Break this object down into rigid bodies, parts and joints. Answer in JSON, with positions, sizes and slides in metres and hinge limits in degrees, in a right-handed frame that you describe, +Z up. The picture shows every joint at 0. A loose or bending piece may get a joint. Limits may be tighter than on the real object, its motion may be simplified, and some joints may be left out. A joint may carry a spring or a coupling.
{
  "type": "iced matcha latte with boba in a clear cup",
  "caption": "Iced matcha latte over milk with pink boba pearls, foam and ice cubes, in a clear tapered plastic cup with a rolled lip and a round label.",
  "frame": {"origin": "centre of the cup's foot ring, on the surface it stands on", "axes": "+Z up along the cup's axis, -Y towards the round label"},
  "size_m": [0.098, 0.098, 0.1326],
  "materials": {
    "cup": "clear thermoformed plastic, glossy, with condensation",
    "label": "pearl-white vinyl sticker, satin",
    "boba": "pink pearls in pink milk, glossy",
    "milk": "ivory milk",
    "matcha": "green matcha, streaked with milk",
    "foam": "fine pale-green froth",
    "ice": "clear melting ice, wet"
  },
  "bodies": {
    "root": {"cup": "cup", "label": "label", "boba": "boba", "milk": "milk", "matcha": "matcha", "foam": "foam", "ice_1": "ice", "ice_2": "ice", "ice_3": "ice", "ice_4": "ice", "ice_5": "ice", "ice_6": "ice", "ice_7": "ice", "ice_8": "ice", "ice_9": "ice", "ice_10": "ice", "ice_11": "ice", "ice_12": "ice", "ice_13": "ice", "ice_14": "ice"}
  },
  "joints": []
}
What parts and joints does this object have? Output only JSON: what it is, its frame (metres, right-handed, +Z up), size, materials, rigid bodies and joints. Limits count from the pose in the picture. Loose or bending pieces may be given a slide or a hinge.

--------------------

● **What the task asks**: State, as a number only, how many lines in the entries include "picture".

● **Written solution**: 2